One of the most powerful consequences of designing in a computational medium is the possibility of integrating all the relevant information. An example of this is the mechanism of interpretive critics (see Fischer, et al., 1993a). It is an extension of specific critics (Nakakoji, 1993). Specific critics are critiquing rules that analyze the representation of a design situation and optionally display a message depending on the results of the analysis. For instance, if two appliances are closer than they should be in the design of a habitat, a critic might display a warning, suggest looking at related design rationale issues, and show similar stored designs that avoid the problem. The specific critics are dynamically computed based on the design specification that has been entered into the design rationale. The critic thus integrates information about the graphical design, the textual rationale, the computational critic rules, and other designs. It does this in a way that supports the needs of the designer without providing overwhelming amounts of information. Interpretive critics are even further embedded in the contexts of design because they can be defined differently in different interpretive perspectives. Their active behavior depends on the current perspective and the way in which terms in the language are defined in that perspective. They use the language that is being used for the particular design, they are tied to the currently active perspective, and they analyze the represented situation.

The view of computer support systems as computationally active communication media is consonant with a liberatory view of the role of computers in society. Feenberg (1991) argues that the expert system approach based on technical rationality philosophy is profoundly anti-democratic and that an alternative approach to computers as communicative media is needed to give people control over their lives:

Systems designed for hierarchical control are congruent with rationalistic assumptions that treat the computer as an automaton intended to command or replace workers in decision-making roles. Democratically designed systems must instead respond to the communicative dimension of the computer through which it facilitates the self-organization of human communities, including those technical communities the control of which founds modern hegemonies. (p.108)

The theory of computer support presented in this dissertation pursues the democratic alternative, founding it on a respect for the irreducible nature of human interpretation.

The key is control. Computer systems are sophisticated tools for exerting control of information. As powerful as they are, computers have no understanding of the information they manipulate. Even in autonomous AI systems, all the interpretation is done by people—typically by the programmers who set up the system and the users who view the output. Innovative design is an arena in which the interpretation cannot be done in advance because this design requires understanding and interpretation at every step. Therefore, the role of computers in non-routine design must be to support designers. Human designers must retain control over (a) how things are represented, (b) which things are stored together, and (c) what terms are used to articulate ideas. Unless this control is vested in people who can use their interpretive skills, questions concerning what information might be relevant in a given context or in the future remain intractable for all but carefully delimited, well-understood, completely codified domains. The only heuristics proposed for the management of design knowledge are those tacitly followed by traditional design practice: (1) that knowledge represented, organized, and articulated in the past may be useful in the future, and (2) that designers will need to use their powers of interpretation to modify and apply reused knowledge in unique situations. (The problem of application addresses the fact that every situated, perspectival, linguistic understanding is unique and yet must be interpreted as similar to other cases; it is discussed in Chapter 5.)
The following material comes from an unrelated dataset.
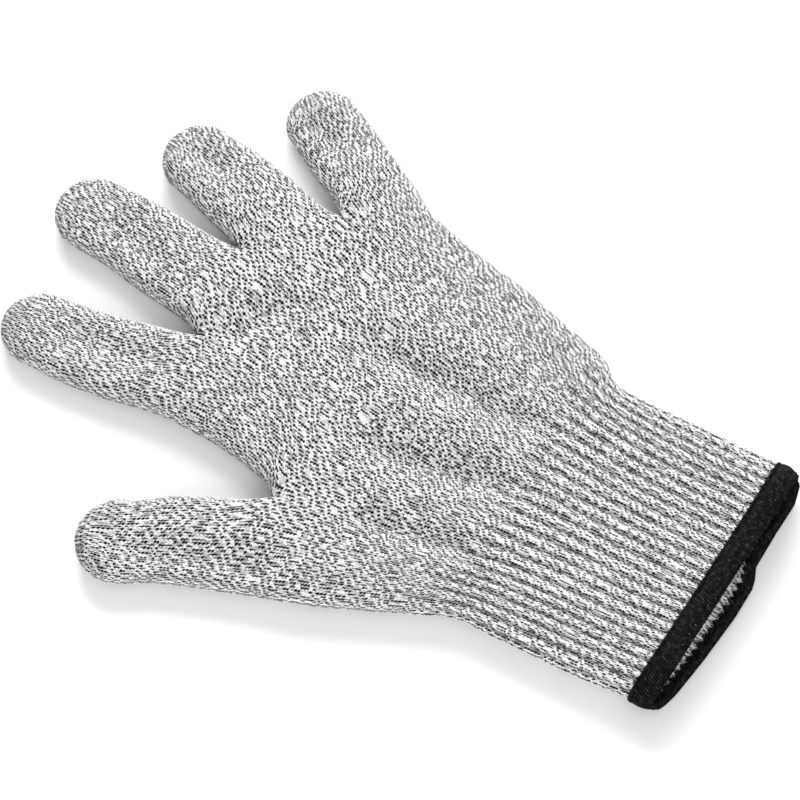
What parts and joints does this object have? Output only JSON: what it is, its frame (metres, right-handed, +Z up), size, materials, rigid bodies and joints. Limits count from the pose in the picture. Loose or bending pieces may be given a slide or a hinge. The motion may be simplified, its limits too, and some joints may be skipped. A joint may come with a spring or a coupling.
{
  "type": "cut-resistant knitted glove",
  "caption": "Seamless knitted cut-resistant work glove for butchery and deli work, grey melange yarn, ribbed elastic cuff with a black overlocked hem, lying flat palm up with folding stalls",
  "frame": {"origin": "under the middle of the glove's bounding box, on the surface that it lies on", "axes": "+Y runs from the cuff to the fingertips, the thumb is on the -X side, and +Z is up out of the palm side"},
  "size_m": [0.1782, 0.2474, 0.015],
  "materials": {
    "plain_knit": "matt grey melange plain knit of white, grey and near-black fibres",
    "ribbed_knit": "matt grey melange ribbed knit drawn in by elastic yarn",
    "elastic_yarn": "covered elastic yarn, pale grey",
    "overlock_thread": "black bulked overlock thread with a slight sheen"
  },
  "bodies": {
    "palm": {"five_finger_palm": "plain_knit", "four_finger_palm": "plain_knit"},
    "cuff": {"ribbed_cuff": "ribbed_knit", "cuff_elastic_1": "elastic_yarn", "cuff_elastic_2": "elastic_yarn", "cuff_elastic_3": "elastic_yarn", "cuff_elastic_4": "elastic_yarn", "cuff_elastic_5": "elastic_yarn", "cuff_elastic_6": "elastic_yarn", "cuff_elastic_7": "elastic_yarn", "cuff_elastic_8": "elastic_yarn", "hem_binding": "overlock_thread", "hem_needle_thread": "overlock_thread", "hem_edge_thread": "overlock_thread"},
    "index_finger_base": {"index_finger_base": "plain_knit"},
    "index_finger_mid": {"index_finger_mid": "plain_knit"},
    "index_finger_tip": {"index_finger_tip": "plain_knit"},
    "middle_finger_base": {"middle_finger_base": "plain_knit"},
    "middle_finger_mid": {"middle_finger_mid": "plain_knit"},
    "middle_finger_tip": {"middle_finger_tip": "plain_knit"},
    "ring_finger_base": {"ring_finger_base": "plain_knit"},
    "ring_finger_mid": {"ring_finger_mid": "plain_knit"},
    "ring_finger_tip": {"ring_finger_tip": "plain_knit"},
    "little_finger_base": {"little_finger_base": "plain_knit"},
    "little_finger_mid": {"little_finger_mid": "plain_knit"},
    "little_finger_tip": {"little_finger_tip": "plain_knit"},
    "thumb_base": {"thumb_base": "plain_knit"},
    "thumb_tip": {"thumb_tip": "plain_knit"}
  },
  "joints": [
    {"name": "wrist_fold", "type": "hinge", "parent": "palm", "child": "cuff", "pos_m": [-0.00701, -0.0536, 0.006], "axis": [-0.998, 0.0629, 0], "range_deg": [0, 70]},
    {"name": "index_finger_root", "type": "hinge", "parent": "palm", "child": "index_finger_base", "pos_m": [-0.02361, 0.06089, 0.005], "axis": [0.9981, 0.061, 0], "range_deg": [0, 70]},
    {"name": "index_finger_middle_knuckle", "type": "hinge", "parent": "index_finger_base", "child": "index_finger_mid", "pos_m": [-0.02574, 0.07827, 0.005], "axis": [0.9981, 0.061, 0], "range_deg": [0, 90]},
    {"name": "index_finger_end_knuckle", "type": "hinge", "parent": "index_finger_mid", "child": "index_finger_tip", "pos_m": [-0.02812, 0.09762, 0.005], "axis": [0.9981, 0.061, 0], "range_deg": [0, 45]},
    {"name": "middle_finger_root", "type": "hinge", "parent": "palm", "child": "middle_finger_base", "pos_m": [0.00799, 0.06089, 0.005], "axis": [0.998, -0.0628, 0], "range_deg": [0, 70]},
    {"name": "middle_finger_middle_knuckle", "type": "hinge", "parent": "middle_finger_base", "child": "middle_finger_mid", "pos_m": [0.01004, 0.07978, 0.005], "axis": [0.998, -0.0628, 0], "range_deg": [0, 90]},
    {"name": "middle_finger_end_knuckle", "type": "hinge", "parent": "middle_finger_mid", "child": "middle_finger_tip", "pos_m": [0.01242, 0.10165, 0.005], "axis": [0.998, -0.0628, 0], "range_deg": [0, 45]},
    {"name": "ring_finger_root", "type": "hinge", "parent": "palm", "child": "ring_finger_base", "pos_m": [0.03699, 0.05489, 0.005], "axis": [0.9884, -0.1521, 0], "range_deg": [0, 70]},
    {"name": "ring_finger_middle_knuckle", "type": "hinge", "parent": "ring_finger_base", "child": "ring_finger_mid", "pos_m": [0.04125, 0.07135, 0.005], "axis": [0.9884, -0.1521, 0], "range_deg": [0, 90]},
    {"name": "ring_finger_end_knuckle", "type": "hinge", "parent": "ring_finger_mid", "child": "ring_finger_tip", "pos_m": [0.04563, 0.0883, 0.005], "axis": [0.9884, -0.1521, 0], "range_deg": [0, 45]},
    {"name": "little_finger_root", "type": "hinge", "parent": "palm", "child": "little_finger_base", "pos_m": [0.06059, 0.03769, 0.005], "axis": [0.9744, -0.225, 0], "range_deg": [0, 70]},
    {"name": "little_finger_middle_knuckle", "type": "hinge", "parent": "little_finger_base", "child": "little_finger_mid", "pos_m": [0.06759, 0.04982, 0.005], "axis": [0.9744, -0.225, 0], "range_deg": [0, 90]},
    {"name": "little_finger_end_knuckle", "type": "hinge", "parent": "little_finger_mid", "child": "little_finger_tip", "pos_m": [0.07459, 0.06194, 0.005], "axis": [0.9744, -0.225, 0], "range_deg": [0, 45]},
    {"name": "thumb_root", "type": "hinge", "parent": "palm", "child": "thumb_base", "pos_m": [-0.06041, 0.0088, 0.0055], "axis": [0.9239, 0.3827, 0], "range_deg": [0, 55]},
    {"name": "thumb_end_knuckle", "type": "hinge", "parent": "thumb_base", "child": "thumb_tip", "pos_m": [-0.07074, 0.03374, 0.0055], "axis": [0.9239, 0.3827, 0], "range_deg": [0, 80]}
  ],
  "couplings": [
    {"joint": "index_finger_end_knuckle", "follows": "index_finger_middle_knuckle", "ratio": 0.5},
    {"joint": "middle_finger_end_knuckle", "follows": "middle_finger_middle_knuckle", "ratio": 0.5},
    {"joint": "ring_finger_end_knuckle", "follows": "ring_finger_middle_knuckle", "ratio": 0.5},
    {"joint": "little_finger_end_knuckle", "follows": "little_finger_middle_knuckle", "ratio": 0.5}
  ]
}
The theory of computer support provides a principled basis for designing a computer system to support innovative design in such tasks as lunar habitat design. Before exploring the ideas suggested for such a system, the existing tradition of design environments is considered. This is a tradition of computer systems supporting the augmentation of human design efforts. It provides a basis upon which new ideas can be developed through extensions that are guided by the theory.

1.7.      Previous Software Systems for Design

For thirty years now, at least since Alexander (1964), efforts have been underway to use computers to support design. Much work in the area of computer support for design has concentrated on two approaches that will not be explored here:

*    Providing stand-alone tools for drafting and modeling, where the computer system has little or no representation of the semantics of what is being designed—e.g., so-called “computer aided design” (CAD).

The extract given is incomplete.